While Joe was enjoying his first major success in Europe with "Johnny Remember Me", on the other side of the Atlantic the American company Bell Telephone had been secretly working on their new satellite idea, the Telstar Project. Telstar 1, the world's first communications satellite, went up at the beginning of July 1962. The event was so major that it was televised around the world, and on July 10th 1962, the first wobbly pictures bounced from an American TV camera to the orbiting satellite and back to a small TV in the corner of Joe Meek's living room. Joe, who only a couple of years previously had publicly predicted the advent of record players which required no needle or stylus cartridge, was moonstruck by this incredible thing and the first strains of his newest composition almost immediately started floating through his mind. In the middle of the night, songwriting partner Dave Adams was awoken with a desperate demand from Joe that he come and help him shape this tune.

Although Joe had already written many - probably hundreds - of songs, he was essentially tone deaf, and although he could hear in his head exactly what the record sounded like before he'd even composed the melody, he was almost completely unable to communicate his musical ideas directly to the artists.

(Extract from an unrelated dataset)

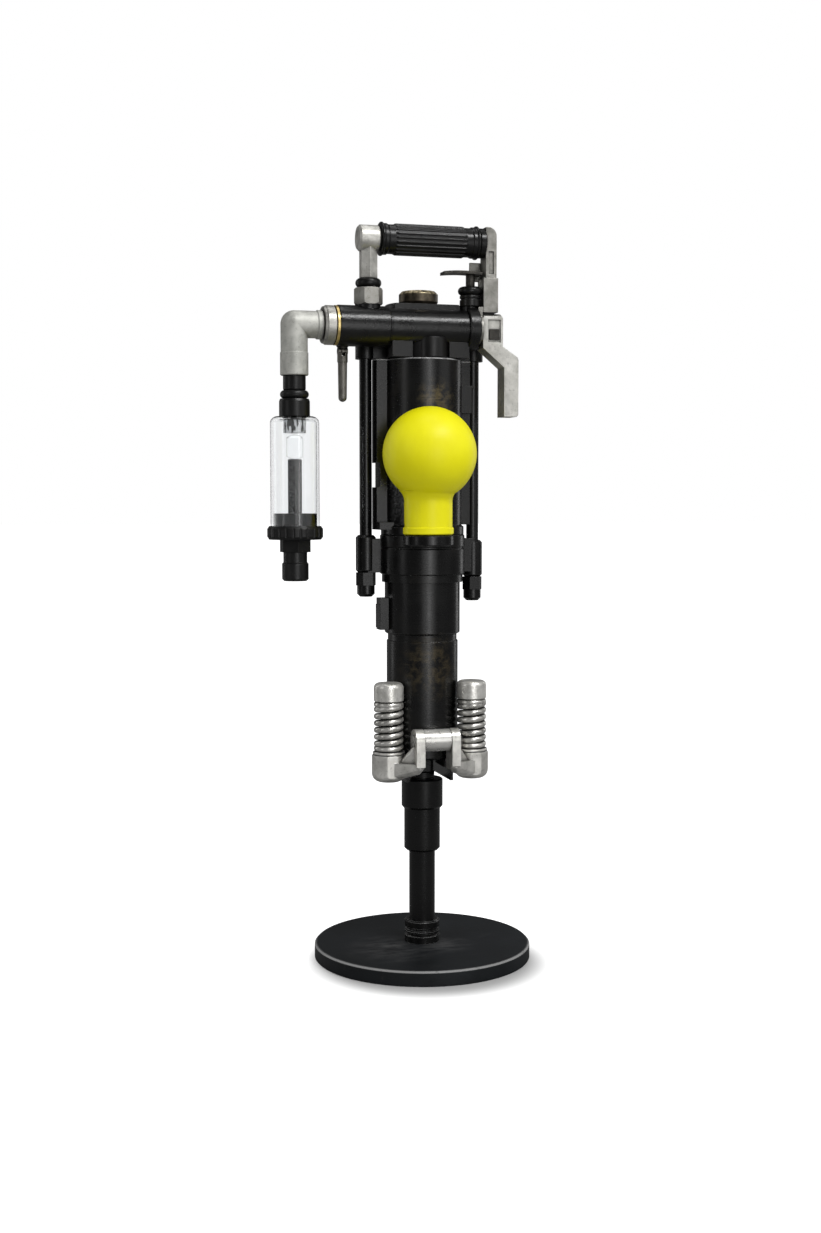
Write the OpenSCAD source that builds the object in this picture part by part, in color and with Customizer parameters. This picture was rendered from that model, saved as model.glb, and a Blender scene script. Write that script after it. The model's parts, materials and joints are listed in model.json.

Somehow Adams - and a few other musicians such as Geoff Goddard, arranger Charles Blackwell and a very young Ritchie Blackmore - was able to act as translators and it was for this reason that Adams became almost a co-writer for Joe's greatest hit, "Telstar" by The Tornados. Note by note, in the wee small hours of July 11th, Joe and Dave laboriously worked out the tune and within a very short time The Tornados were called to London during a short hiatus in their run of Summer season performances in Great Yarmouth.

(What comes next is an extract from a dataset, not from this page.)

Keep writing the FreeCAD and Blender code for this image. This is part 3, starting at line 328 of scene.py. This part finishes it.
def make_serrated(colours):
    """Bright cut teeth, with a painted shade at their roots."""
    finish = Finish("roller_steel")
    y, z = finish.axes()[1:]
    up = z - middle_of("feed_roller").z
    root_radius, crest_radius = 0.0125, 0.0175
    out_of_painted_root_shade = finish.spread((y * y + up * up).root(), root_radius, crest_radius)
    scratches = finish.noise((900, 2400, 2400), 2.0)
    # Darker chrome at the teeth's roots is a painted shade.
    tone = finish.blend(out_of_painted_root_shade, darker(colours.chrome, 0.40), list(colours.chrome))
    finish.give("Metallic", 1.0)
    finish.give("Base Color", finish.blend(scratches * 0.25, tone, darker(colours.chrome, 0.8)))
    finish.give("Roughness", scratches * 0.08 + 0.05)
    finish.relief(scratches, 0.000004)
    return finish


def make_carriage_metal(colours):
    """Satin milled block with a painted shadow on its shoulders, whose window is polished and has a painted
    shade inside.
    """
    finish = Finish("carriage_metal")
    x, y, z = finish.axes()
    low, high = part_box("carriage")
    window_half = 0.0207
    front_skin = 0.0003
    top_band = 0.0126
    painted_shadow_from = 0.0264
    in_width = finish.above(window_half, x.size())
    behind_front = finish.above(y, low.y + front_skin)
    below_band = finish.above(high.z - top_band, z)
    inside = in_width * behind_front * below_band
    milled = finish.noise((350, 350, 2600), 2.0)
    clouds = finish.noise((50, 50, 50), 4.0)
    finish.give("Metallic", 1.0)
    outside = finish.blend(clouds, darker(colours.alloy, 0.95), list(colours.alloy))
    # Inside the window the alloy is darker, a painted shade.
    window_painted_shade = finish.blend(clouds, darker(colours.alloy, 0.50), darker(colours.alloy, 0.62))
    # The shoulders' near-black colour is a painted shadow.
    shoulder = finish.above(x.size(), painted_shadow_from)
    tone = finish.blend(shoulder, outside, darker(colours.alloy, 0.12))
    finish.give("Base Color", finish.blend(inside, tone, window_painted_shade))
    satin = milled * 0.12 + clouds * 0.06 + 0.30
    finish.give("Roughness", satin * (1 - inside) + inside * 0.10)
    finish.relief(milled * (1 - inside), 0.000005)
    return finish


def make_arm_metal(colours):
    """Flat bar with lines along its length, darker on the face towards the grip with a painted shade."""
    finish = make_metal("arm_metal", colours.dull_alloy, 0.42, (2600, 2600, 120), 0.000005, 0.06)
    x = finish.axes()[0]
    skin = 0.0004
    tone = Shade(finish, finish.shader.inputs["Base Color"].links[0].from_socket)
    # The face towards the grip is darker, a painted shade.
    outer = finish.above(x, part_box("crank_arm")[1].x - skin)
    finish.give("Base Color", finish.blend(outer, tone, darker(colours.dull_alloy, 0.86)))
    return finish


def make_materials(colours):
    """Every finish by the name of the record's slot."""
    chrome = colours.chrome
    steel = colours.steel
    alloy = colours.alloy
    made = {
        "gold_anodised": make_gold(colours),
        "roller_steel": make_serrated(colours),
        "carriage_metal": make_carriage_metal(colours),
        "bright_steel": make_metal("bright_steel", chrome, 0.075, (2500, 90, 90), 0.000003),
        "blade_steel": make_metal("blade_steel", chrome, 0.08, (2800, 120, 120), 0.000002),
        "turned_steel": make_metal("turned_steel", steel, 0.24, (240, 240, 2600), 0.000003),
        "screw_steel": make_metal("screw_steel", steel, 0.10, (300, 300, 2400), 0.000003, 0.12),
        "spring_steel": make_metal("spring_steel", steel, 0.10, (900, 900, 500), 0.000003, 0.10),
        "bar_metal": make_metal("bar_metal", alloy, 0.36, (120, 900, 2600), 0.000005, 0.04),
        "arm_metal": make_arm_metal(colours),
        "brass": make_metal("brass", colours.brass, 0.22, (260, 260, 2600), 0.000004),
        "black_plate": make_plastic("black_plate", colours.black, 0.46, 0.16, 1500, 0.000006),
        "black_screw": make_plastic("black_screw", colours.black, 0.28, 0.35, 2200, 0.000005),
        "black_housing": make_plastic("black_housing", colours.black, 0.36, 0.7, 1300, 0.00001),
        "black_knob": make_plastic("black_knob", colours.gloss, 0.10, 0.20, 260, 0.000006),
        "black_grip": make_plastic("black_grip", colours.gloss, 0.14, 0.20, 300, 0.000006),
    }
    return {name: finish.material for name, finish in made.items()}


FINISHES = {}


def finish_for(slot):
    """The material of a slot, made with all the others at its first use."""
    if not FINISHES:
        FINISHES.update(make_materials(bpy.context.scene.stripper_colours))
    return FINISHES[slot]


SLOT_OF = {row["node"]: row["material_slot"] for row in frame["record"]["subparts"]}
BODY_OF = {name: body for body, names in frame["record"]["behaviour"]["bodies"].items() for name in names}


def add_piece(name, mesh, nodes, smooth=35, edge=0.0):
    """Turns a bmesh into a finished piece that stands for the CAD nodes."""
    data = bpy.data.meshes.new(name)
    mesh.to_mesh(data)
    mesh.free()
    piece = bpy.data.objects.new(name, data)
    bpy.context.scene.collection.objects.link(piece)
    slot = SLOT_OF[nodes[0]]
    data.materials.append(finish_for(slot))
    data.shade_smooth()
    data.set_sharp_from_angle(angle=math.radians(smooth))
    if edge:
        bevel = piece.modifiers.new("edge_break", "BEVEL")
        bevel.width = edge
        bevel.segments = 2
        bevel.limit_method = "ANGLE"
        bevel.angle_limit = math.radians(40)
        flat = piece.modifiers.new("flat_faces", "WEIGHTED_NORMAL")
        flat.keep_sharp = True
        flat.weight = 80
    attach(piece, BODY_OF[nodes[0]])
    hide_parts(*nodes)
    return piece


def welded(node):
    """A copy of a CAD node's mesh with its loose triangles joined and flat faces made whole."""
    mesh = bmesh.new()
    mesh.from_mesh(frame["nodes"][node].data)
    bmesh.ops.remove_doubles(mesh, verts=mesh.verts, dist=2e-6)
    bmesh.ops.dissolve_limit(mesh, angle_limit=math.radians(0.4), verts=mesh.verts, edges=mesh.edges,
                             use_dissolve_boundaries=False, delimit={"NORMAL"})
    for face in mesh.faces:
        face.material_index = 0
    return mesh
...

The Tornados had been formed by Joe as a studio session band, and were chiefly known at that time as Billy Fury's backing band. They were able to get the bulk of "Telstar", along with the rhythm track for the B-side, "Love & Fury", recorded in a mad rush before having to leave for their next Yarmouth performance, but what they heard before they left was very different from what hit No. 1. On leaving the studio, the rhythm, drum and bass parts were all done, along with the lead guitar breaks and the piano effects such as the harp-like glissandos at the top end of the range. What was still missing when their Yarmouth contract recalled them so rudely was the lead instrument on what would be called the verse, had there been any vocals.

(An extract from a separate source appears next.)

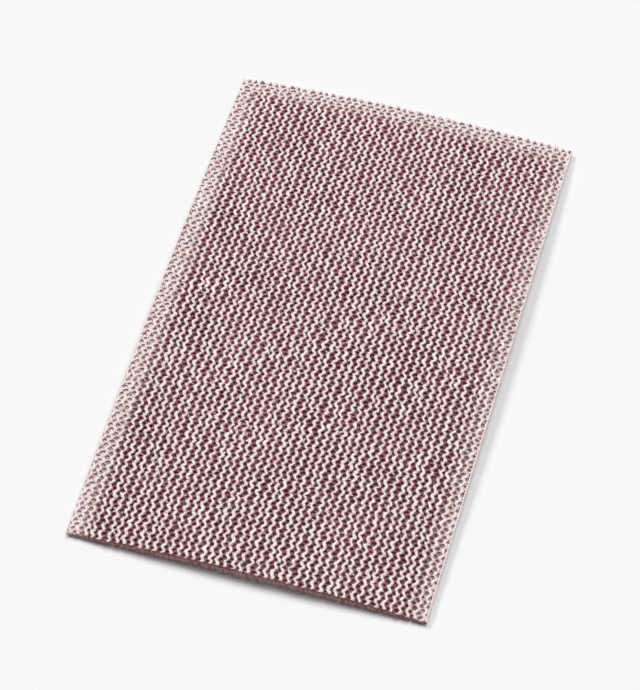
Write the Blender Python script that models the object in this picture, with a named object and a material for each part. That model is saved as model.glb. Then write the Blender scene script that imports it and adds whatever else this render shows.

A publicity photo with The Tornados in the control room at 304 Holloway Road

The final recording has been the subject of considerable controversy over the years, but it was Geoff Goddard who played the lead keyboard line, on a primitive electric valve-driven organ called a clavioline, which produced a reedy sound and was capable of playing only one note at a time. It was Geoff's habit of wordlessly singing to himself while playing which produced the unearthly vocal on the fade out.

While this is not the place to go into the technicalities of analogue recording, it is worth noting that Joe was still working with at best a twin-track machine. "Telstar" is constructed from two drum tracks and possibly another of percussion, one or two bass lines, the rhythm guitar, the lead guitar, the piano, the clavioline, the vocal (which was possibly picked up by the clavioline mike) and the sound effects. In addition, there are still a few notes of Dave Adams' keyboard part, played on the Lowrey organ, faintly discernible in the guitar breaks although these have largely disappeared in the final mix. The mystery of exactly what went into the recording and the effects, and who really played the instruments, endures; in fact, not just on "Telstar" but on many of his more complex recordings, as he had the habit (and the means) of altering, overdubbing or even completely removing anything he wasn't entirely happy with and replacing it with something performed by any capable musician who happened to be hanging around at the time.

By the beginning of 1963, "Telstar" was a million-selling No. 1 hit all over the world, not only in Europe but the Australias and, the golden prize of the British artist, America. One would think that the money would have started rolling in, setting The Tornados up for life and enabling Joe to improve his facilities beyond his wildest dreams. The fly in the ointment was a French composer named Jean Ledrut who, a few years before, had written the theme for a little known war film called "The Battle of Austerlitz". When it was obvious that sales of "Telstar" showed no immediate signs of abating, Ledrut made his move and sued Joe for plagiarism. The suit was to haunt Joe for the rest of his life; it was still not settled when he died and some would say that it was the beginning of his downhill slide.

A rare candid shot, probably taken in Newent

Ledrut's "Austerlitz" theme did bear a few notes resemblance to "Telstar", but then parts of both tunes are reminiscent of "Rule Britannia" and Mozart's "Hallelujah Chorus", which obviously predate M. Ledrut's obscure effort by many years. In fact it was only the order of the first seven notes of the main melody which were similar. After that, the two tunes diverged completely. The tempos, structure and arrangements were completely different, "Austerlitz" being a military march. The case went to trial in a French court, causing Joe even more headaches and necessitating retaining translators and lawyers. All royalties from "Telstar" were frozen as soon as the writ was issued, leaving Joe with no way to pay The Tornados or cover his own costs. The court case was a shambles; at one point Joe's musicologist demanded that a piano be brought into court in order that he could demonstrate the differences between the tunes. This he duly did, but then the trial faltered for the best part of two days because all the jurors wanted to play the piano. And the judge allowed them to! So much for the French legal system.